The codes were developed for implementing a 3D mixed-mode model to predict the average ferrite grain size and grain size distribution for an austenite-to-ferrite phase transformation during continuous cooling of an Fe-C-Mn steel. Using a Voronoi construction to represent the austenite grains, the ferrite is assumed to nucleate at the grain corners and to grow as spheres. Classical nucleation theory is used to estimate the density of ferrite nuclei. By assuming a negligible partition of manganese, the moving ferrite–austenite interface is treated with a mixed-mode model in which the soft impingement of the carbon diffusion fields is considered. The ferrite volume fraction, the average ferrite grain size, and the ferrite grain size distribution are derived as a function of temperature. The model provides a versatile tool to analyze the evolution of the ferrite grain size distribution at low computational costs. The codes were a result of Haixing Fang's PhD thesis supervised by Dr.ir. N.H. van Dijk and Prof.dr.ir. S. van der Zwaag at Delft University of Technology.

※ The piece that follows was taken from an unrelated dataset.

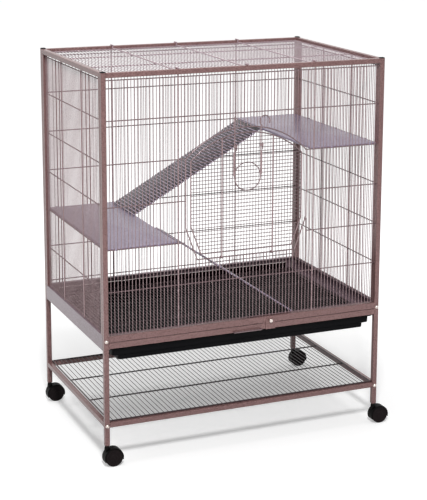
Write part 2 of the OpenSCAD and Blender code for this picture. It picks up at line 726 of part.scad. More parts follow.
module grille_rear_rail() color(pale_steel) at_origin()
    translate([-grille_half, grille_back + grille_wire / 2 + joint_gap, grille_z - grille_wire / 2 + 0.2])
        cube([2 * grille_half, rear_rail_t, rear_rail_h]);

module pull_handle() color(steel) at_origin() {
    y_bar = -hd - handle_off;
    for (s = [-1, 1]) {
        wire_y(y_bar, -hd - joint_gap, s * handle_w / 2, handle_z, handle_d, 24);
        translate([s * handle_w / 2, y_bar, handle_z]) sphere(d = handle_d + 0.1, $fn = 24);
    }
    wire_x(-handle_w / 2, handle_w / 2, y_bar, handle_z, handle_d, 24);
}

module catch_plate() color(steel) at_origin() difference() {
    translate([catch_x - catch_w / 2, -hd - joint_gap - catch_t, catch_bottom])
        cube([catch_w, catch_t, base_top - 6 - catch_bottom]);
    translate([catch_x, -hd - 5, catch_z]) rotate([-90, 0, 0])
        cylinder(d = catch_screw_d + 2 * turn_gap, h = 10);
}

module catch_screw() color(bright) at_origin() translate([catch_x, -hd - joint_gap, catch_z]) {
    rotate([90, 0, 0]) translate([0, 0, catch_t + 0.1]) cylinder(d = catch_screw_d * 2, h = 5);
    rotate([90, 0, 0]) translate([0, 0, -8]) cylinder(d = catch_screw_d, h = 10 + catch_t);
}

module base_tray() color(black_plastic) at_origin() difference() {
    low = rim_top - tray_depth;
    step = low + basin_depth;
    w = tray_wall;
    union() {
        translate([0, 0, rim_z]) linear_extrude(rim_t)
            rounded_rect(-tray_half - rim_w, tray_half + rim_w, -tray_front - rim_w, tray_back + rim_w, 6);
        translate([0, 0, step]) linear_extrude(rim_top - step)
            rounded_rect(-tray_half, tray_half, -tray_front, tray_back, 8);
        translate([0, 0, low]) linear_extrude(basin_depth + 0.01)
            rounded_rect(-tray_half + basin_inset, tray_half - basin_inset,
                -tray_front + basin_front, tray_back - basin_inset, basin_r);
    }
    translate([0, 0, step + w]) linear_extrude(tray_depth)
        rounded_rect(-tray_half + w, tray_half - w, -tray_front + w, tray_back - w, 8 - w);
    translate([0, 0, low + w]) linear_extrude(tray_depth)
        rounded_rect(-tray_half + basin_inset + w, tray_half - basin_inset - w,
            -tray_front + basin_front + w, tray_back - basin_inset - w, basin_r - w);
}

// A caster body about its leg's axis, with the wheels' axle one trail to the right
module caster_hood(sx, sy) color(black_plastic) at_origin() translate([sx * post_x, sy * post_y, 0])
    difference() {
        union() {
            translate([caster_trail, 0, axle_z]) rotate([90, 0, 0]) difference() {
                cylinder(r = hood_out, h = hood_w, center = true, $fn = 64);
                for (s = [-1, 1]) translate([0, 0, s * (caster_web / 2 + hood_w / 2)])
                    cylinder(r = hood_in, h = hood_w, center = true, $fn = 64);
                translate([-2 * hood_out, -2 * hood_out - 8, -hood_w])
                    cube([4 * hood_out, 2 * hood_out, 2 * hood_w]);
            }
            translate([caster_trail, 0, axle_z]) rotate([90, 0, 0])
                cylinder(r = axle_d, h = caster_web, center = true);
            translate([-6, -caster_web / 2, axle_z - 5]) cube([caster_trail + 6, caster_web, 20]);
            translate([0, 0, axle_z + 10]) cylinder(d = caster_web, h = hood_top - axle_z - 10);
        }
        translate([0, 0, stem_bottom - 1]) cylinder(d = stem_d + 2 * turn_gap, h = hood_top);
        translate([caster_trail, 0, axle_z]) rotate([90, 0, 0])
            cylinder(d = axle_d + 2 * turn_gap, h = 2 * hood_w, center = true);
    }

module caster_hood_front_left() caster_hood(-1, -1);
module caster_hood_front_right() caster_hood(1, -1);
module caster_hood_rear_left() caster_hood(-1, 1);
module caster_hood_rear_right() caster_hood(1, 1);

// A wheel's disc with bevelled edges
module wheel_disc() {
    cylinder(d = wheel_d, h = wheel_w - 2, center = true, $fn = 64);
    for (s = [0, 180]) rotate([s, 0, 0]) translate([0, 0, wheel_w / 2 - 1])
        cylinder(d1 = wheel_d, d2 = wheel_d - 2, h = 1, $fn = 64);
}

module caster_wheels(sx, sy) color(black_plastic) at_origin()
    translate([sx * post_x + caster_trail, sy * post_y, axle_z]) rotate([90, 0, 0]) {
        cylinder(d = axle_d, h = hood_w, center = true);
        for (s = [-1, 1]) translate([0, 0, s * (caster_web / 2 + 0.3 + wheel_w / 2)]) difference() {
            wheel_disc();
            translate([0, 0, s * wheel_w / 2]) difference() {
                cylinder(r = wheel_d / 2 - 4, h = 2, center = true, $fn = 64);
                cylinder(r = wheel_d / 6, h = 3, center = true, $fn = 64);
            }
        }
    }

module caster_wheels_front_left() caster_wheels(-1, -1);
module caster_wheels_front_right() caster_wheels(1, -1);
module caster_wheels_rear_left() caster_wheels(-1, 1);
module caster_wheels_rear_right() caster_wheels(1, 1);

front_frame();
back_frame();
left_frame();
right_frame();
front_bars_left();
front_bars_right();
front_bars_above();
front_bars_below();
door_opening_frame();
back_bars();
left_bars();
right_bars();
top_grid();
front_rail();
left_apron();
right_apron();
rear_apron();
legs();
leg_inserts();
frame_bolts();
post_caps();
shelf_frame();
shelf_bars();
caster_stems();
lower_platform();
upper_platform();
platform_rods();
upper_ramp();
lower_ramp();
door_leaf();
door_bars();
door_stiffeners();
latch_guides();
door_latch();
floor_grille();
grille_front_rail();
grille_rear_rail();
pull_handle();
catch_plate();
catch_screw();
base_tray();
caster_hood_front_left();
caster_hood_front_right();
caster_hood_rear_left();
caster_hood_rear_right();
caster_wheels_front_left();
caster_wheels_front_right();
caster_wheels_rear_left();
caster_wheels_rear_right();
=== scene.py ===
# %% [markdown]
# # Ferret cage on a rolling stand
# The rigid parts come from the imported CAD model, already in their places and in metres.
# This script gives every part its surface finish, adds the small formed details that the
# solids leave plain, and sets up a quiet studio with the camera where the photographer stood.

import json
import math

import bmesh
import bpy
import numpy as np
from mathutils import Matrix, Vector


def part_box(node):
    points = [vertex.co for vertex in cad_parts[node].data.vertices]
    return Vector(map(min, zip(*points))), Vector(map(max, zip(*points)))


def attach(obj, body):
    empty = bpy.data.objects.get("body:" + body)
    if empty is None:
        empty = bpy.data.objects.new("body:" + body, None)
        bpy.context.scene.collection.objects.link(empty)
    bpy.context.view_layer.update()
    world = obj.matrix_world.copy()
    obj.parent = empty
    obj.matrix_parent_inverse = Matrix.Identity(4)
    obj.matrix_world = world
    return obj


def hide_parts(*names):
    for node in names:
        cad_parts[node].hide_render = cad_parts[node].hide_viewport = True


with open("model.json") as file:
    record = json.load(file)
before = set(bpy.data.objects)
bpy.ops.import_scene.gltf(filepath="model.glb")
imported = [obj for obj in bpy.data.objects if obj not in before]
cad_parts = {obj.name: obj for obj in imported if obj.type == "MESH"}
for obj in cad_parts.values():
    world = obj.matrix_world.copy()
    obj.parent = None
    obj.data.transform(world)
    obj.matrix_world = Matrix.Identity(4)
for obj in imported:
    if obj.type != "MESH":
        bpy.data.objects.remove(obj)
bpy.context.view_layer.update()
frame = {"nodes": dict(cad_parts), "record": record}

# %% [markdown]
# ## The camera
# The photograph looks a little down at the cage from the front left, with a long lens, so the
# uprights stay close to parallel. The place, angles and lens come from lining up the corners of
# the frame, the bolts and the casters with the photograph. The picture's centre sits slightly
# off the optical axis, which is what a small lens shift does.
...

- Nucleation at the corners of austenitic grains based on continuous nucleation theory (CNT) or simplified nucleation model (SNM)
- Interface moving in a mixed-mode manner by assuming a negligible partition of manganese in para-equilibrium
- The influence of substitutional alloying elements is accounted by an approching using effective interface mobility
- Soft impingement and hard impingement are considered
- Install the Multi-Parametric Toolbox 3 (mpt3): https://www.mpt3.org/ into the same folder, for generating Voronoi cells to represent austenite grains.
- Make sure that 'Optimization toolbox' and 'Symbolic Math toolbox' are included in your own Matlab package. These toolboxes should be included by default. All codes have been tested executable with Matlab 2014b or above.
Just run ferrite_3d_model_voronoin_PBC_ND_CNT_GEB.m.
Currently, it is only valid for simulating phase transformations during continuous cooling for Fe-0.1C-0.49Mn (wt%).
But it can be easily adapted to other alloys under different heat treatment conditions.
This package is free to use, ditribute and adapt, but no warranty and liability to any kinds of simulation results.
See the LICENSE for license rights and limitations (GNU General Public License v3.0).
H. Fang, M.G. Mecozzi, E. Brϋck, S. van der Zwaag, N.H. van Dijk, Analysis of the grain size evolution for ferrite formation in Fe-C-Mn steels using a 3D model under a mixed-mode interface condition, Metall. Mater. Trans. A 49 (2018) 41-53.
Please cite this article if you use or get inspired by any code presented here.